14. Contact listing agents about problems with a property
If you uncover an issue with a property, reach out directly to the listing agent about it.
“I always try to remember to look to see where the gauge is in case it runs out of oil and let the listing agent know,” Juliano said.
“I have turned off water at the street so a problem would not get worse,” said Birmingham, based agent Gusty Gulas.
15. If you’re a listing agent at a showing, let the buyer’s agent do the talking
“While it may be tempting to interject and share your knowledge, let the selling agents show the house and do the talking,” said Oxnard, California-based agent April Williams. “Be available for questions.”
16. Promptly answer text, phone calls and email
This may be common sense, but all too often, agents leave their colleagues hanging.
17. Use a professional email address
“None of this maddog54 or crazycatlady72 stuff, please!” pleads Teresa Baker Cooper, a Charleston, South Carolina-based agent.
18. Include contact info in your email signature
You should make it as easy as possible for agents and clients to get back to you.
19. Answer the phone in a professional manner
This is as simple as saying, “Hi, this is X,” said Roger Morris, a Seattle-based agent.
20. Wait outside with your client if a showing is already in process
“… if weather doesn’t permit it, don’t crowd them,” while you wait inside, said Exton, Pennsylvania-based agent Nancy Vitale Glenn.
21. Keep your social media accounts professional
“Clean up your social media profiles, or lock them down completely and start new ones for business,” said McCullough. “Your clients don’t want to see your political rants and drunken weekend adventures.”
22. Don’t look like a slob
Casual dress may appeal to a certain demographics, but be aware that some people may look down on professionals that shun business attire. At least be conscious that what you wear can send a message.
“Don’t watch the millionaire real estate agent and say, ‘Gee, I can wear cut off pants and look like a slob,'” says Bill Richard, a Carslbad, California-based agent.
23. Send complete contracts
Like all agents, Lewis Center, Ohio-based Jodi Beekman loves receiving offers.
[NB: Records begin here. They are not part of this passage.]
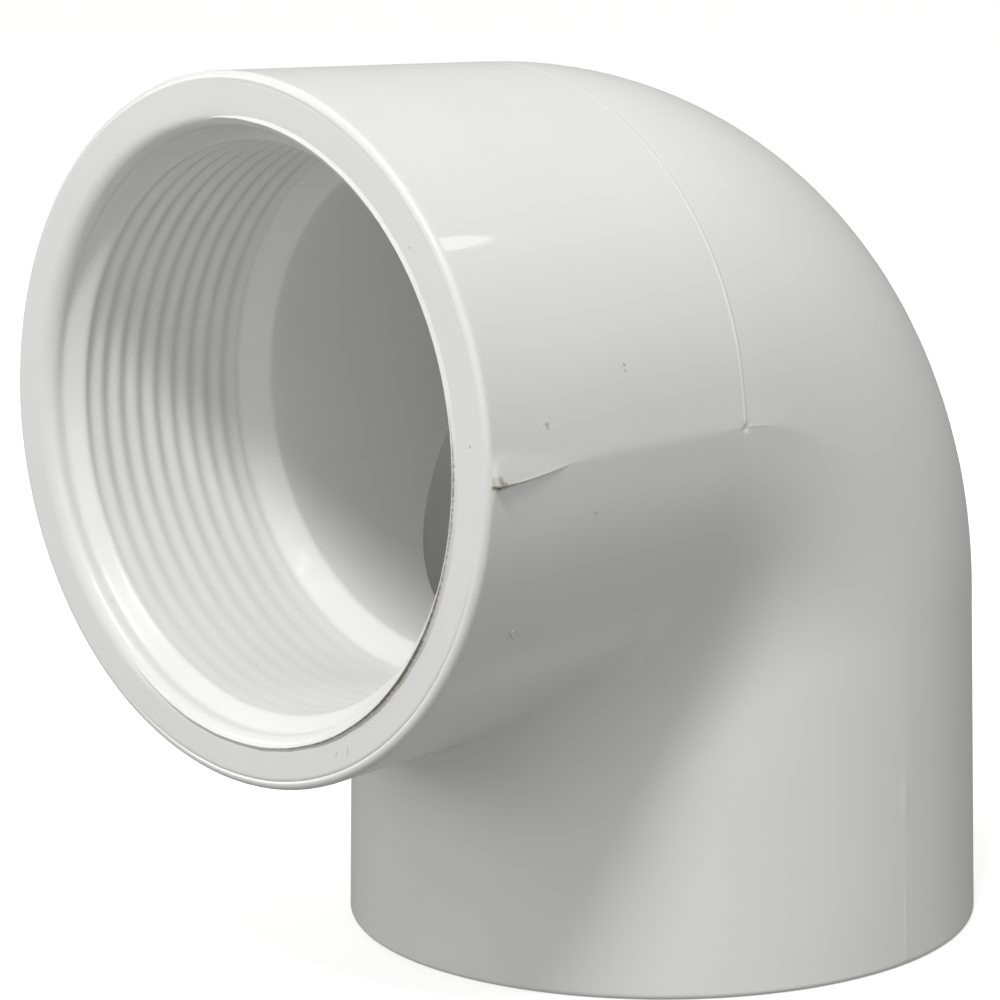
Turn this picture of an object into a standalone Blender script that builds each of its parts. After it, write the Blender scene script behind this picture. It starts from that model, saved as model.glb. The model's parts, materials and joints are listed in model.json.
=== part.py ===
"""Ninety degree PVC elbow for irrigation pipe, with a G 2 female pipe thread in each port.

The elbow is one injection moulding. It stands on its lower port: the origin is the middle of the
bounding box in X and Y, on the plane of the lower port's face. The side port opens towards -Y.

The cores of a port are modelled in port space: the axes cross at the origin, the port opens towards +Z.
"""

import math

import bmesh
import bpy
from mathutils import Vector

MM = 0.001
MERGE_DISTANCE = 0.01 * MM

# Outside of the moulding
PORT_RADIUS = 35.6 * MM
FACE_TO_AXIS = 61.5 * MM
BEND_RADIUS = 25.5 * MM
CROTCH_RADIUS = 10.0 * MM
DRAFT = math.radians(1.0)
RIM_ROUND = 0.7 * MM

# Mouth of each port
LEAD_IN_RADIUS = 30.2 * MM
LEAD_IN_DEPTH = 1.7 * MM
MOUTH_ROUND = 0.8 * MM
LEAD_IN_CONE = 1.8 * MM

# G 2 pipe thread, 11 turns to the inch
THREAD_MAJOR_RADIUS = 29.807 * MM
THREAD_MINOR_RADIUS = 28.328 * MM
THREAD_PITCH = 2.309 * MM
THREAD_ROOT_WIDTH = THREAD_PITCH / 6
THREAD_TURNS = 10
THREAD_END_DEPTH = 24.9 * MM

# Waterway behind the thread
WATERWAY_RADIUS = 26.5 * MM
HEEL_RADIUS = BEND_RADIUS + WATERWAY_RADIUS
SHOULDER_DEPTH = 27.5 * MM
SHOULDER_LENGTH = 1.2 * MM

# Fineness of the faceted solid
SIDES = 32
BEND_STEPS = 5
MOUTH_STEPS = 3

# How far a cutter runs past the surface it cuts
CLEAR = 3.0 * MM
THREAD_CLEAR = 0.15 * MM
THREAD_CORE_INSET = 1.0 * MM

AXES_CROSSING = Vector((0, (FACE_TO_AXIS - PORT_RADIUS) / 2, FACE_TO_AXIS))
SIDE_PORT_TURN = (math.radians(90), 0, 0)
LOWER_PORT_TURN = (math.radians(180), 0, 0)
MITRE_TURN = (math.radians(45), 0, 0)
HALF_SIDE = math.pi / SIDES


def clear_scene():
    for obj in list(bpy.data.objects):
        bpy.data.objects.remove(obj, do_unlink=True)


def new_collection(name):
    collection = bpy.data.collections.new(name)
    bpy.context.scene.collection.children.link(collection)
    return collection


def new_object(name, bm, collection):
    mesh = bpy.data.meshes.new(name)
    bm.to_mesh(mesh)
    bm.free()
    obj = bpy.data.objects.new(name, mesh)
    collection.objects.link(obj)
    return obj


def new_empty(name, location, rotation, collection):
    empty = bpy.data.objects.new(name, None)
    empty.location = location
    empty.rotation_euler = rotation
    collection.objects.link(empty)
    return empty


def profile_object(name, points, collection, closed=False):
    """A profile of (radius, height) points in the XZ plane, to be turned about Z."""
    bm = bmesh.new()
    verts = [bm.verts.new((radius, 0, height)) for radius, height in points]
    for first, second in zip(verts, verts[1:]):
        bm.edges.new((first, second))
    if closed:
        bm.edges.new((verts[-1], verts[0]))
    return new_object(name, bm, collection)


def add_screw(obj, turns=1, pitch=0.0):
    screw = obj.modifiers.new("turn", "SCREW")
    screw.axis = "Z"
    screw.steps = SIDES
    screw.render_steps = SIDES
    screw.iterations = turns
    screw.screw_offset = pitch
    screw.use_merge_vertices = pitch == 0
    screw.merge_threshold = MERGE_DISTANCE


def add_mitre_mirror(obj, mitre_plane):
    mirror = obj.modifiers.new("mitre", "MIRROR")
    mirror.use_axis = (False, False, True)
    mirror.mirror_object = mitre_plane
    mirror.merge_threshold = MERGE_DISTANCE


def add_cut(obj, cutter):
    cut = obj.modifiers.new("cut_" + cutter.name, "BOOLEAN")
    cut.operation = "DIFFERENCE"
    cut.solver = "EXACT"
    cut.object = cutter


def with_closed_ends(obj):
    """Replaces the object's modifiers with their result, its open ends filled."""
    evaluated = obj.evaluated_get(bpy.context.evaluated_depsgraph_get())
    mesh = bpy.data.meshes.new_from_object(evaluated)
    bm = bmesh.new()
    bm.from_mesh(mesh)
    bmesh.ops.holes_fill(bm, edges=bm.edges[:])
    bmesh.ops.recalc_face_normals(bm, faces=bm.faces[:])
    bm.to_mesh(mesh)
    bm.free()
    obj.modifiers.clear()
    obj.data = mesh


def line_round_corner(x, height, corner):
    """A lengthwise line's turn from the side port's direction to the mitre plane, on an arc."""
    centre = height - corner
    points = []
    for step in range(BEND_STEPS + 1):
        turn = math.radians(45) * step / BEND_STEPS
        points.append(Vector((x, centre + corner * math.sin(turn), centre + corner * math.cos(turn))))
    return points


def skin_line(angle):
    """One lengthwise line of the outer skin, from the side port's face to the mitre plane.

    Over the heel and the flanks the line turns about the bend's centre. In the crotch that centre
    would lie outside the pipe, so there the line keeps the crotch's own radius.
    """
    waist = PORT_RADIUS - (FACE_TO_AXIS - BEND_RADIUS) * math.tan(DRAFT)
    height = waist * math.cos(angle)
    corner = max(BEND_RADIUS + height, CROTCH_RADIUS)
    mouth = Vector((PORT_RADIUS * math.sin(angle), -FACE_TO_AXIS, PORT_RADIUS * math.cos(angle)))
    return [mouth] + line_round_corner(waist * math.sin(angle), height, corner)


def waterway_line(angle):
    """One lengthwise line of the waterway, from inside the side port to the mitre plane.

    The two bores are straight and meet in a sharp edge at the crotch. At the heel they are rounded
    to keep the wall's thickness.
    """
    height = WATERWAY_RADIUS * math.cos(angle)
    corner = HEEL_RADIUS * max(math.cos(angle), 0)
    start = SHOULDER_DEPTH - CLEAR - FACE_TO_AXIS
    x = WATERWAY_RADIUS * math.sin(angle)
    return [Vector((x, start, height))] + line_round_corner(x, height, corner)


def lofted_half(line_at, first_angle):
    """The side port's half of a bent tube, closed at the port's end and open at the mitre plane.

    The bend is tighter than the tube's own radius, where no swept curve can follow, so the half is
    lofted between its lengthwise lines.
    """
    bm = bmesh.new()
    lines = []
    for side in range(SIDES):
        line = line_at(first_angle + math.tau * side / SIDES)
        lines.append([bm.verts.new(point) for point in line])
    for line, following in zip(lines, lines[1:] + lines[:1]):
        for row in range(len(line) - 1):
            bm.faces.new((line[row], line[row + 1], following[row + 1], following[row]))
    bm.faces.new([line[0] for line in lines])
    bmesh.ops.remove_doubles(bm, verts=bm.verts[:], dist=MERGE_DISTANCE)
    bmesh.ops.recalc_face_normals(bm, faces=bm.faces[:])
    return bm


def mouth_points():
    """The turned profile of the mouth's rounded inner edge, from outside the face to the lead-in."""
    centre_radius = LEAD_IN_RADIUS + MOUTH_ROUND
    centre_height = FACE_TO_AXIS - MOUTH_ROUND
    points = []
    for step in range(MOUTH_STEPS + 1):
        turn = math.radians(75) * (1 - step / MOUTH_STEPS)
        radius = centre_radius - MOUTH_ROUND * math.cos(turn)
        points.append((radius, centre_height + MOUTH_ROUND * math.sin(turn)))
    edge_radius, edge_height = points[0]
    return [(edge_radius + CLEAR, edge_height + CLEAR)] + points


def build_socket_core(collection):
    """The turned hollow of a port, from past its face to past the shoulder behind the thread."""
    outer = mouth_points()
    lead_in_height = FACE_TO_AXIS - LEAD_IN_DEPTH
    shoulder_height = FACE_TO_AXIS - SHOULDER_DEPTH
    shoulder_slope = (THREAD_MINOR_RADIUS - WATERWAY_RADIUS) / SHOULDER_LENGTH
    outer.append((LEAD_IN_RADIUS, lead_in_height))
    outer.append((THREAD_MINOR_RADIUS, lead_in_height - LEAD_IN_CONE))
    outer.append((THREAD_MINOR_RADIUS, shoulder_height + SHOULDER_LENGTH))
    outer.append((WATERWAY_RADIUS - CLEAR * shoulder_slope, shoulder_height - CLEAR))
    profile = [(0, outer[0][1])] + outer + [(0, outer[-1][1])]
    core = profile_object("socket_core", profile, collection)
    add_screw(core)
    return core


def build_thread_core(collection):
    """The helical ridge that forms the thread's groove, right-handed, closed at both ends."""
    root_half = THREAD_ROOT_WIDTH / 2
    flank_slope = (THREAD_PITCH / 2 - THREAD_ROOT_WIDTH) / (THREAD_MAJOR_RADIUS - THREAD_MINOR_RADIUS)
    foot_radius = THREAD_MINOR_RADIUS - THREAD_CLEAR
    foot_half = root_half + flank_slope * (THREAD_MAJOR_RADIUS - foot_radius)
    end_height = FACE_TO_AXIS - THREAD_END_DEPTH
    profile = [
        (foot_radius - THREAD_CORE_INSET, end_height + foot_half),
        (foot_radius, end_height + foot_half),
        (THREAD_MAJOR_RADIUS, end_height + root_half),
        (THREAD_MAJOR_RADIUS, end_height - root_half),
        (foot_radius, end_height - foot_half),
        (foot_radius - THREAD_CORE_INSET, end_height - foot_half),
    ]
    core = profile_object("thread_core", profile, collection, closed=True)
    add_screw(core, THREAD_TURNS, THREAD_PITCH)
    with_closed_ends(core)
    core.rotation_euler.z = HALF_SIDE
    return core


def build_waterway_core(collection, mitre_plane):
    core = new_object("waterway_core", lofted_half(waterway_line, HALF_SIDE), collection)
    core.location = AXES_CROSSING
    add_mitre_mirror(core, mitre_plane)
    return core


def mark_as_cutter(obj):
    obj.display_type = "WIRE"
    obj.hide_render = True


def copy_for(obj, name, collection):
    copy = obj.copy()
    copy.name = name
    collection.objects.link(copy)
    return copy


def build_cutters(collection, side_port, lower_port, mitre_plane):
    waterway = build_waterway_core(collection, mitre_plane)
    side_cores = [build_socket_core(collection), build_thread_core(collection)]
    lower_cores = [copy_for(core, "lower_" + core.name, collection) for core in side_cores]
    for core in side_cores:
        core.parent = side_port
    for core in lower_cores:
        core.parent = lower_port
    cutters = [waterway] + side_cores + lower_cores
    for cutter in cutters:
        mark_as_cutter(cutter)
    return cutters


def white_pvc():
    material = bpy.data.materials.new("white_pvc")
    material.use_nodes = True
    shader = material.node_tree.nodes["Principled BSDF"]
    shader.inputs["Base Color"].default_value = (0.80, 0.81, 0.79, 1.0)
    shader.inputs["Roughness"].default_value = 0.28
    shader.inputs["Metallic"].default_value = 0.0
    return material


def build_elbow(collection, mitre_plane, cutters):
    elbow = new_object("elbow_body", lofted_half(skin_line, 0), collection)
    elbow.location = AXES_CROSSING
    add_mitre_mirror(elbow, mitre_plane)
    rims = elbow.modifiers.new("rims", "BEVEL")
    rims.width = RIM_ROUND
    rims.segments = 2
    rims.limit_method = "ANGLE"
    rims.angle_limit = math.radians(60)
    for cutter in cutters:
        add_cut(elbow, cutter)
    elbow.data.materials.append(white_pvc())
    elbow.data.shade_smooth()
    return elbow


def main():
    clear_scene()
    parts = new_collection("pvc_elbow_fitting")
    cutting = new_collection("cutters")
    side_port = new_empty("side_port", AXES_CROSSING, SIDE_PORT_TURN, parts)
    lower_port = new_empty("lower_port", AXES_CROSSING, LOWER_PORT_TURN, parts)
    mitre_plane = new_empty("mitre_plane", AXES_CROSSING, MITRE_TURN, parts)
    cutters = build_cutters(cutting, side_port, lower_port, mitre_plane)
    build_elbow(parts, mitre_plane, cutters)
    bpy.context.view_layer.update()


main()
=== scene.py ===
"""Looks of the white PVC elbow: the smooth moulding with its threads, mould lines and trimmed rim.

Everything is in the row frame, in metres. A half of the elbow is built in port space, where the
axes cross at the origin and the side port opens towards -Y. Swapping Y and Z gives the other half.
A lengthwise line is named by its angle about the port's axis: 0 at the heel, pi at the crotch.
A depth is measured from the port's face, and a pair of depths is a stretch over which something
fades in or out.
"""

import json
import math

import bmesh
import bpy
import numpy as np
from mathutils import Matrix, Vector


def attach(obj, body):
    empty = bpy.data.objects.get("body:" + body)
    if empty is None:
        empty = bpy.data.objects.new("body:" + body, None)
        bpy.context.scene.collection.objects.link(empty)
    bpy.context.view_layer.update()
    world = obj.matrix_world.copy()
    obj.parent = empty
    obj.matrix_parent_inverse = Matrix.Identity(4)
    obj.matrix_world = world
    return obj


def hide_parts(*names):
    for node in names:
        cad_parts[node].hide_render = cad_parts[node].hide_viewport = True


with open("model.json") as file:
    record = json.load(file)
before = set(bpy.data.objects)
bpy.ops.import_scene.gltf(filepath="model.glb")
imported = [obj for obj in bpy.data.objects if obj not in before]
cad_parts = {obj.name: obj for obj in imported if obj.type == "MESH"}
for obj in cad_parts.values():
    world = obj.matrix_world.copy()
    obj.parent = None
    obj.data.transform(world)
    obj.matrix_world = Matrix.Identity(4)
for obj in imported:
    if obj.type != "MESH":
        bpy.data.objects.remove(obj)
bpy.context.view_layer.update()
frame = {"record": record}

MM = 0.001
SEED = 7

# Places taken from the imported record
MOUNTS = {mount["name"]: mount["pos_m"] for mount in frame["record"]["mounts"]}
SIDE_FACE = MOUNTS["side_port_face"]
LOWER_FACE = MOUNTS["lower_port_face"]
AXES_CROSSING = Vector((0, LOWER_FACE[1], SIDE_FACE[2]))
FACE_TO_AXIS = AXES_CROSSING.z - LOWER_FACE[2]

# Outside
PORT_RADIUS = 35.6 * MM
BEND_RADIUS = 25.5 * MM
CROTCH_RADIUS = 10.0 * MM
CROTCH_BLEND = 2.0 * MM
DRAFT = math.radians(1.0)
HALF_TURN = math.radians(45)
WAIST_RADIUS = PORT_RADIUS - (FACE_TO_AXIS - BEND_RADIUS) * math.tan(DRAFT)
SKIN_WAVE = 0.02 * MM

# Mould line along both sides. It is lower on the lower port, and on the side port it fades in the bend.
RIDGE_HEIGHT = 0.17 * MM
LOWER_RIDGE_HEIGHT = 0.05 * MM
RIDGE_FADE = (40 * MM, 54 * MM)
RIDGE_REACH = 3.4 * MM
RIDGE_SOFTNESS = 0.55 * MM

# Fine bead on the mould line, near the rims and around the notch
BEAD_HEIGHT = 0.035 * MM
BEAD_WIDTH = 0.14 * MM
BEAD_END = (7 * MM, 13 * MM)
BEAD_RESTART = (34 * MM, 36 * MM)
BEAD_LAST_END = (37 * MM, 41 * MM)

# Overhanging step of the mould line beside the side port's rim, where the right line also sinks
OVERHANG = 0.37 * MM
OVERHANG_LENGTH = 10.5 * MM
OVERHANG_REACH = 3.0 * MM
OVERHANG_WIDENING = (-3 * MM, 2.5 * MM)
SEAM_DIP = 1.2 * MM
SEAM_DIP_COURSE = (1.5 * MM, 17 * MM)
SEAM_DIP_REACH = 4.0 * MM

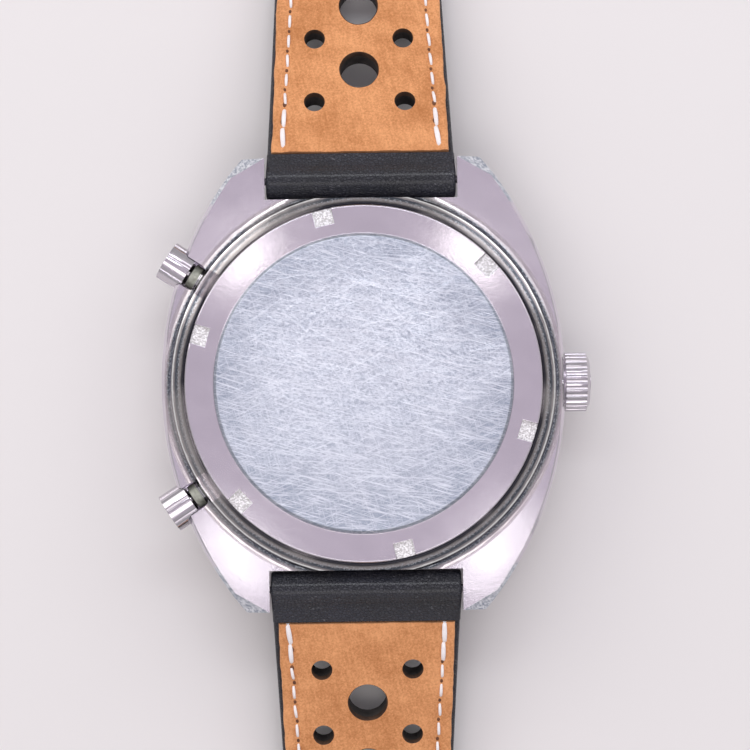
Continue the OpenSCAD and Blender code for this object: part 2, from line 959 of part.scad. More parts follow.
module spring_bars() {
    color("silver")
        for (side = [-1, 1]) {
            translate([0, side * bar_y, bar_z])
                rotate([0, 90, 0]) {
                    cylinder(r = bar_r, h = lug_gap - 0.4, center = true);
                    cylinder(r = 0.4, h = lug_gap + 1.8, center = true);
                }
        }
}

// A leather loop across the strap
module keeper(y) {
    inner = strap_end_w + 0.5;
    difference() {
        translate([-inner / 2 - 1, y - 2.5, 0]) cube([inner + 2, 5, 6.5]);
        translate([-inner / 2, y - 3, 0.95]) cube([inner, 6, 4.6]);
    }
}

module fixed_keeper() {
    color([0.12, 0.12, 0.15]) keeper(buckle_y - 9);
}

module free_keeper() {
    color([0.12, 0.12, 0.15]) keeper(buckle_y - 20);
}

module buckle_bar() {
    color("silver")
        translate([0, buckle_y, buckle_z])
            rotate([0, 90, 0]) {
                cylinder(r = 0.75, h = strap_end_w + 0.4, center = true);
                cylinder(r = 0.4, h = strap_end_w + 2.2, center = true);
            }
}

module buckle_frame() {
    inner = strap_end_w + 0.6;
    color("silver")
        difference() {
            intersection() {
                translate([0, buckle_y, 0])
                    side_extrude()
                        polygon([[-1.3, 1.3], [1, 1.1], [9.4, 0], [9.4, 1.8], [1, 3.4], [-1.3, 3.4]]);
                translate([0, buckle_y, -1])
                    linear_extrude(6)
                        difference() {
                            union() {
                                translate([-inner / 2 - 1.4, -2]) square([inner + 2.8, 9.4]);
                                translate([-inner / 2, 5]) square([inner, 4.4]);
                                for (side = [-1, 1]) {
                                    translate([side * (inner / 2 - 0.6), 7.4]) circle(2);
                                }
                            }
                            translate([-inner / 2, -3]) square([inner, 10.6]);
                        }
            }
            bar_bore(buckle_y, buckle_z, 0.45);
        }
}

module buckle_tongue() {
    color("silver")
        translate([-0.85, buckle_y, 0])
            rotate([90, 0, 90])
                linear_extrude(1.7)
                    difference() {
                        union() {
                            translate([0, buckle_z]) circle(1.3);
                            polygon([[0.8, 2.3], [7.4, 2.35], [9.6, 1.95], [9.6, 2.75], [7.5, 3.1], [0.6, 3.3]]);
                        }
                        translate([0, buckle_z]) circle(0.8);
                    }
}

mid_case();
case_back();
case_back_gasket();
crystal();
crystal_gasket();
inner_flange();
bezel();
bezel_insert();
bezel_spring();
dial();
hour_markers();
recorder_rings();
hour_hand();
minute_hand();
chrono_seconds_hand();
minute_recorder_hand();
hour_recorder_hand();
hour_wheel();
minute_wheel();
cannon_pinion();
centre_wheel();
date_disc();
movement_ring();
main_plate();
train_bridge();
balance_cock();
chrono_bridge();
chrono_wheel();
barrel();
mainspring();
third_wheel();
fourth_wheel();
escape_wheel();
pallet_fork();
balance_wheel();
hairspring();
rotor();
jewels();
movement_screws();
crown();
winding_stem();
winding_pinion();
crown_tube();
start_pusher();
reset_pusher();
pusher_tubes();
pusher_springs();
spring_bars();
buckle_strap();
buckle_strap_lining();
tail_strap();
tail_strap_lining();
fixed_keeper();
free_keeper();
buckle_bar();
buckle_frame();
buckle_tongue();
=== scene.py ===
import json
import math

import bmesh
import bpy
from mathutils import Matrix, Quaternion, Vector, noise

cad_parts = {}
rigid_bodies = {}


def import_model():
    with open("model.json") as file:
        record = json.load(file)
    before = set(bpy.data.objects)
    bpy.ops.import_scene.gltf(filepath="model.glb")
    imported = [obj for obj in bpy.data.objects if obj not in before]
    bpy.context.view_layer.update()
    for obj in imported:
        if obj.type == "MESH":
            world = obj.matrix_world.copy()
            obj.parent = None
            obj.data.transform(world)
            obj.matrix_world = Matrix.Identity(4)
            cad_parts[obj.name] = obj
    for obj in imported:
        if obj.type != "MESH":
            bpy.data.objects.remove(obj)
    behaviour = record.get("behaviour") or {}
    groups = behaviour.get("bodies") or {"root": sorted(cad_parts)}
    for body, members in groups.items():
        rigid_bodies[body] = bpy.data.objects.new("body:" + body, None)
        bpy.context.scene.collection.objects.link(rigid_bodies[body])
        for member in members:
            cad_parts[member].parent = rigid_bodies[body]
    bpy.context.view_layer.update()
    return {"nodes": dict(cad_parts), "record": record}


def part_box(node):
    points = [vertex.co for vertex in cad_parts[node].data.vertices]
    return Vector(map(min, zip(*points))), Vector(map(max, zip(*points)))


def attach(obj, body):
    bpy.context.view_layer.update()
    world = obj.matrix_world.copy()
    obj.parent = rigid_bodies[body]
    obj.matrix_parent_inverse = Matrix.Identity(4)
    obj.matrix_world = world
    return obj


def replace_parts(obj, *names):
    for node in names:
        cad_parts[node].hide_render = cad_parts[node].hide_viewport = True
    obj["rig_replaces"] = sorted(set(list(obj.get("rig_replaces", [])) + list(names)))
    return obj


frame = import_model()
nodes = frame["nodes"]
mm = 0.001
aboveTable = 0.00002  # leather and thread on the table stay this far above it, in metres
scene = bpy.context.scene
print("frame loaded:", len(nodes), "nodes")


# small helpers for meshes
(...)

But “not so much when I have to open 12 PDFs to read them,” she said.
“Don’t piecemeal together by sending in 3 emails or multiple PDF’s,” Julie Baldino, an agent based in Vancouver, Washington.
24. Give agents a heads-up when sending paperwork
“Had an offer go to spam and had no idea the agent sent me an offer recently,” Gulas said. “24 hours later she was wanting an update and I didn’t know of an offer.”
25. If you aren’t present for a closing, at least drop off the keys
Come on, now…
26. Help inexperienced agents
Look at this as public service.
“Seasoned agents have a golden opportunity to be someone’s hero and have a long term positive impact on the industry they profess to love,” King said.
27. Try to accompany buyers to open houses
“Don’t just send buyers to open houses so you can watch football,” said Christopher Cassidy, a Woburn, Massachusetts-based agent. “If you can’t accompany them, call the listing agent the day before as a courtesy and let them know that your buyers will be stopping by.”
28. Don’t just text and email agents, call them
Some clients may prefer to hear from agents mostly by text or email.
But when it comes to communicating with each other, agents can reduce misunderstandings and increase the odds of doing deals by having actual conversations with each other.
“As in, pick up the phone and call to ask us questions about our listings or the offers we send you or whatever!” said Mineola, Texas-based agent Vince Leibowitz. “MLS can’t often tell the entire story, so if you wonder if a home might work for a buyer, call us and ask us about what you can’t see from MLS.”
“Get on the phone and talk to the other agent,” added Chula Vista, California-based agent John Stenberg. “Stop with all the text and email. If someone writes an offer on your listing, call them and speak to them.”
29. Educate buyers
“I’ve done too many deals with new agents who don’t educate and it causes transactions to implode,” Mazza said.